Ewing also emphasized the importance of amplifying Black voices and hearing members of the Black community, according to the Midway. During their time as BSA co-presidents, Ewing and Bryant say, "[Lab] prepared [them] to always see and challenge the systematic issues embedded into institutions, never wait around for others to stand up for justice, and to make allies with those willing to do the same.
On Thursday, April 13, Lab’s JSA hosted the Holocaust Remembrance Assembly in the Gordon Parks Arts Hall Griffin Auditorium. This important assembly was in commemoration of Yom HaShoah, the Jewish memorial day for the Shoah (the Hebrew word for “catastrophe,” referring to the Holocaust), which, this year, began the evening of Monday, April 17 and ended the evening of Tuesday, April 18. The assembly was the first in-person event in four years and explored the theme: The Power of Words. This year’s assembly featured an opening and closing speech, a candle-lighting ceremony, a performance by Bel Canto, and guest speaker, Susan Meschel, who is a Holocaust survivor.
During the closing remarks, Charlie Benton, co-president of JSA, spoke passionately about how the Jewish community felt excluded from the conversations in U-High’s diversity, equity, and inclusion efforts, according to Midway. “So here’s what we’re asking you, for the absolute bare minimum: to see us as a community,” Benton said during his remarks.
The Holocaust Remembrance Assembly is held every two years, according to the Midway, and it was the first time that students participated in student and faculty–run workshops afterwards.
I thought that having that intimate, classroom-size discussion with a student or faculty who has actively chosen to do this will be impactful, Benton told Midway on March 20, “I’m hoping that people can share some pretty impactful feelings.
On Friday, April 14, the fifth annual BRAVE(Becoming Racially Aware and Valuing Ethnicity) conference was held at Lab’s Historic Campus for students in Grades 6–12. The conference is designed to facilitate conversations on discrimination and unity within our schools, our community, and our society. According to the conference's website, by delving into cultural and ethnic issues and providing a safe place for open discussion, BRAVE specifically calls attention to the portion of Lab's mission that lists, honoring diversity’ as a value of the School.
Kavan Puri, co-president of U-High's BRAVE conference board, along with other members were involved in putting on this year's conference. We think that the benefit that BRAVE has is that everyone that there wants to be there, and they really dedicate themselves to these conversations, Puri told the Midway on March 28. It's a place to just be vulnerable, and share your experiences.
Students were able to engage in open discussions, in core and choice workshops, and hear from guest speakers that included: Jahmal Cole, Kiku Hibino, Mary Aregoni, Tobias Spears, and Michal Muhammad. Students also watched unique performances centered around the theme: Uniting Through Movement.
I was always inspired by BRAVE, specifically as a great way for students to act on John Dewey's vision for Lab of learning through doing and honoring diversity, Puri, who has been involved in planning four of the past five conferences, says.

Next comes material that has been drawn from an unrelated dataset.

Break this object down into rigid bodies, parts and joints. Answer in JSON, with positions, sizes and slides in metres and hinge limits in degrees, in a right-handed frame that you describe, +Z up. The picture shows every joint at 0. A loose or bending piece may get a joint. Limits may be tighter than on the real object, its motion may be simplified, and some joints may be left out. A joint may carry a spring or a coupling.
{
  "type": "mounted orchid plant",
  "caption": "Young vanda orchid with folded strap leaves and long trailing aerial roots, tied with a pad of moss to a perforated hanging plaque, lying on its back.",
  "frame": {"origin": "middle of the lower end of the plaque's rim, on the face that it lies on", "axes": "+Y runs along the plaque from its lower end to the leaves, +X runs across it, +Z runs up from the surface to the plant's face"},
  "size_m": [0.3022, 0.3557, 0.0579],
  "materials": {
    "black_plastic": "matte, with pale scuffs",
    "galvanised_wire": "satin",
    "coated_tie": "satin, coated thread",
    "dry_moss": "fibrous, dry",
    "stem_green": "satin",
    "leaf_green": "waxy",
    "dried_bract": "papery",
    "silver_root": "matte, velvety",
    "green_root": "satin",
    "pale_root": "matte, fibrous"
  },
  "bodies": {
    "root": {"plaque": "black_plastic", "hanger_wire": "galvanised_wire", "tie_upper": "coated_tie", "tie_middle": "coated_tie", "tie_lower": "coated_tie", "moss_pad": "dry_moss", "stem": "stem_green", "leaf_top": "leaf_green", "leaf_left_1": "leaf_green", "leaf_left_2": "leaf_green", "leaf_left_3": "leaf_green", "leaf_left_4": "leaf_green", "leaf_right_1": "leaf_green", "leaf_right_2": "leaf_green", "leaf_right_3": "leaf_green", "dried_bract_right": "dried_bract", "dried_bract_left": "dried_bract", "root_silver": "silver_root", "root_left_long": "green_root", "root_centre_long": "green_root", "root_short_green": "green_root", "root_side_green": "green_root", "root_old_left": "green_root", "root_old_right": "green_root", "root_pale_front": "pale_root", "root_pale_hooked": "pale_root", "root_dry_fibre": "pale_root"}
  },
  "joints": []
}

This experience was incredibly important to me, as I got the opportunity to lead my peers in a space near to my identity as an Indian-American student. I look forward to continuing my efforts in the DEI space and as a leader into my college years and down the line in the workforce.

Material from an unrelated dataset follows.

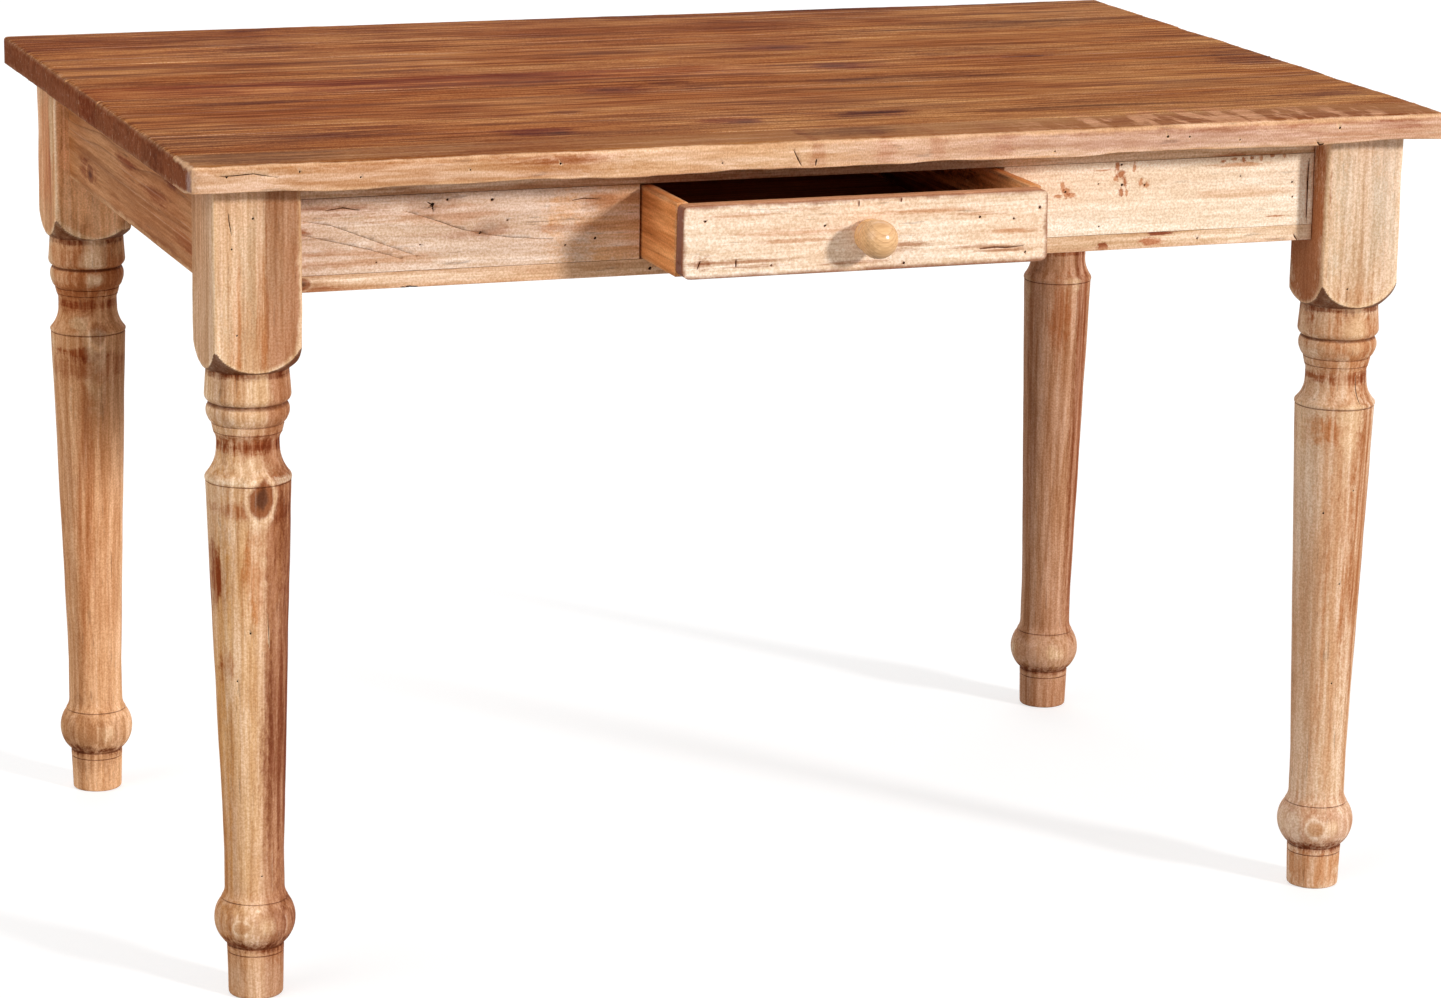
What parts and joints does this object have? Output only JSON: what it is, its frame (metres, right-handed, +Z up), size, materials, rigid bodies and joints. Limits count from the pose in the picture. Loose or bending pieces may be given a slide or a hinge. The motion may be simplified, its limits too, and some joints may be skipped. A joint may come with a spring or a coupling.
{
  "type": "tavern table",
  "caption": "Rectangular solid wood tavern table with a glued-up board top, turned legs, plain aprons and one small flush drawer with a ball knob.",
  "frame": {"origin": "on the floor under the middle of the tabletop, at mount stand", "axes": "+X along the table to the right as seen from the drawer side, +Y from the drawer side to the back, +Z up"},
  "size_m": [1.2, 0.892, 0.77],
  "materials": {
    "top_wood": "mid brown stained and waxed pine, satin, worn at the edges",
    "leg_wood": "honey waxed pine, darker stain in the turned hollows",
    "apron_wood": "pale honey waxed pine with knots and small worm holes",
    "drawer_front_wood": "pale cream waxed pine, rounded and worn edges",
    "drawer_box_wood": "orange brown stained pine, satin",
    "panel_wood": "thin plain board, satin",
    "inner_wood": "plain sawn pine, unfinished",
    "knob_wood": "turned beech, clear gloss varnish",
    "steel": "zinc plated steel"
  },
  "bodies": {
    "table": {"top_board_1": "top_wood", "top_board_2": "top_wood", "top_board_3": "top_wood", "top_board_4": "top_wood", "top_board_5": "top_wood", "top_board_6": "top_wood", "top_board_7": "top_wood", "top_board_8": "top_wood", "top_board_9": "top_wood", "leg_front_left": "leg_wood", "leg_front_right": "leg_wood", "leg_back_left": "leg_wood", "leg_back_right": "leg_wood", "front_rail_bottom": "apron_wood", "front_rail_top": "apron_wood", "front_apron_left": "apron_wood", "front_apron_right": "apron_wood", "apron_left": "apron_wood", "apron_right": "apron_wood", "apron_back": "apron_wood", "corner_brace_front_left": "inner_wood", "corner_brace_front_right": "inner_wood", "corner_brace_back_left": "inner_wood", "corner_brace_back_right": "inner_wood", "drawer_runner_left": "inner_wood", "drawer_runner_right": "inner_wood", "drawer_guide_left": "inner_wood", "drawer_guide_right": "inner_wood", "drawer_kicker_left": "inner_wood", "drawer_kicker_right": "inner_wood", "drawer_stop_left": "inner_wood", "drawer_stop_right": "inner_wood", "top_buttons": "inner_wood", "hanger_bolts": "steel", "brace_washers": "steel", "brace_nuts": "steel", "brace_screws": "steel", "button_screws": "steel", "front_rail_screws": "steel"},
    "drawer": {"drawer_front": "drawer_front_wood", "drawer_side_left": "drawer_box_wood", "drawer_side_right": "drawer_box_wood", "drawer_back": "drawer_box_wood", "drawer_bottom": "panel_wood", "drawer_dowels": "inner_wood", "drawer_nails": "steel", "knob": "knob_wood", "knob_screw": "steel"}
  },
  "joints": [
    {"name": "drawer_slide", "type": "slide", "parent": "table", "child": "drawer", "axis": [0, -1, 0], "range_m": [-0.108, 0.192]}
  ]
}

Fermi Boonstra is the 2022–2023 All-school President. On May 5, 2022, Boonstra told the Midway,"There are things that a leader can do to make a community feel more bonded. I think, as a leader, it's important to be an example for students...You learn to like what people see and what they receive from your actions. Through my years, I’ve figured out what is good and what's bad.
Boonstra's campaign promises included more Lab spirit, curriculum feedback to faculty, and student mental health. In a September 16, 2022 interview, Boonstra told Midway that she went to the handbook committee and tried to get the mental health days rephrased, or at least separated, so that the policy was clear to students to have more leniency with mental health days.